Ideally the trout eats the fly. If he doesn’t then you have to cast again. The beauty of this program is that you do not have to guess again. You never have to guess again, because you have already measured the perfect amount of line that you need. If you made the drift on the fish and he did not eat the fly, you simply strip in the amount that you have previously drifted. For example, if you landed the fly two feet in front of the rising fish, then drift it four feet, meaning two feet beyond the fish, you simply strip in four feet of line and cast on the trout again. Perfectly. You already have that amount of line measured. You do not shoot line. You have a static amount and you lay it right on the fish.
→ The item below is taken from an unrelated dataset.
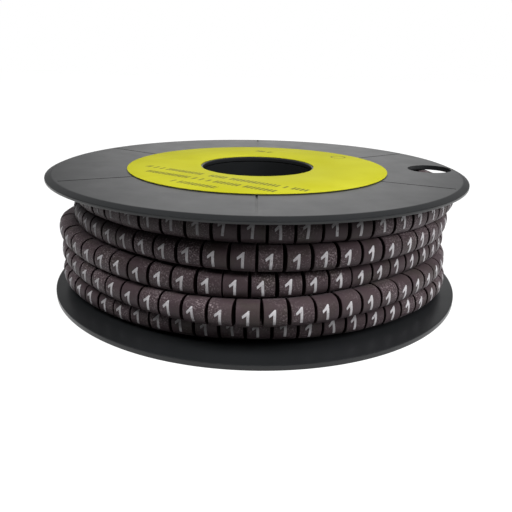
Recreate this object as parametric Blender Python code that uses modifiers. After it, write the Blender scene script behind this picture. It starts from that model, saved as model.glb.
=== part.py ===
"""Reel of cable markers: a two-piece moulded reel wound with one string of marker sleeves.

Units are metres and +Z is up. The reel stands on its lower flange, with its axis on Z
and the origin in the middle of the resting face. The front of the reel faces -Y.
"""
import math

import bmesh
import bpy
from mathutils import Matrix, Vector

MM = 0.001

# Marker string: a soft sleeve, cut nearly through into markers that stay joined by a web
SLEEVE_HEIGHT = 6.4 * MM
SLEEVE_DEPTH = 6.4 * MM
SLEEVE_BORE = 3.6 * MM
MARKER_LENGTH = 5.55 * MM
CUT_WIDTH = 0.15 * MM
WEB_THICKNESS = 1.0 * MM
OPEN_END_DEPTH = 4 * MM

# Winding: an inner layer that climbs the drum, and an outer layer that comes down over it
TURNS_PER_LAYER = 5
ROW_CLEARANCE = 0.25 * MM
WINDING_CLEARANCE = 0.3 * MM
LAYER_SLACK = 3.5 * MM

# Flanges of the reel. The upper one is a shallow dish: its face rises from the label seat
# to the rim, where a bevel runs down to the edge.
FLANGE_RADIUS = 64 * MM
FLANGE_WALL = 1.5 * MM
RIM_ROUNDING = 0.2 * MM
BEVEL_WIDTH = 1.8 * MM
BEVEL_DROP = 0.7 * MM
FACE_DISH = 0.4 * MM
BORE_RADIUS = 17.3 * MM
BORE_CHAMFER = 0.3 * MM

# Hub: the winding drum and the arbor tube, which both stand on the lower flange
DRUM_RADIUS = 43.0 * MM
DRUM_WALL = 1.6 * MM
ARBOR_WALL = 1.4 * MM

# Collars under the upper flange, which plug into the drum and over the arbor tube
COLLAR_WALL = 1.2 * MM
COLLAR_DEPTH = 4 * MM
SEAT_CLEARANCE = 0.3 * MM

# Radial grooves in both outer faces, and the round hole near the rim of the upper one
GROOVE_COUNT = 6
GROOVE_WIDTH = 0.4 * MM
GROOVE_DEPTH = 0.25 * MM
GROOVE_TO_RIM = 2.6 * MM
HOLE_RADIUS = 6.7 * MM
HOLE_TO_RIM = 2.3 * MM

# Label, and the raised seat that it is stuck on
LABEL_RADIUS = 40.6 * MM
LABEL_TO_BORE = 0.6 * MM
LABEL_THICKNESS = 0.12 * MM
LABEL_CLEARANCE = 0.1 * MM
LABEL_SEAT_HEIGHT = 0.1 * MM
LABEL_SEAT_MARGIN = 0.2 * MM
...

If you do shoot line, it should extend flattening the line above the fish and landing precisely where you landed the last cast. Shooting line is inaccurate, so I advise using a static amount of line.
You measured it and you cannot make a mistake. You have the exact amount of fly line off of the reel. It is fail-safe! Honest. You do not have to guess. Dry fly anglers fishing at rising fish in a specific lane do not have to guess. You can see it all. It is happening in front of you. No guessing.
Then, repeat. This a tried and true method to catch more rising fish. Tailwaters, spring creeks, and your favorite stream all hold fish that are difficult to fool. I believe this is a fool-proof method. You have to eliminate the number of ways we can fail. It is important in every Small Business Plan. It should be in your business plan for every trout. Make that plan. Approach quietly. Understand the rise form. Cast near the fish, do your practice drifts, feel out the current line/lane. Measure the line, make the presentation cast, hook the trout. If not, repeat.
This methodology has come to me over the past 26 years on the Missouri River. It has come from fishing with many friends, colleagues, guides, and family. I did not learn this overnight. It took many years to develop this method. But you can execute this next time you find yourself in a rising trout situation.
Do it. Learn it. Approach trout like a pro! Catch more trout! Add your own twist to this and make it your own!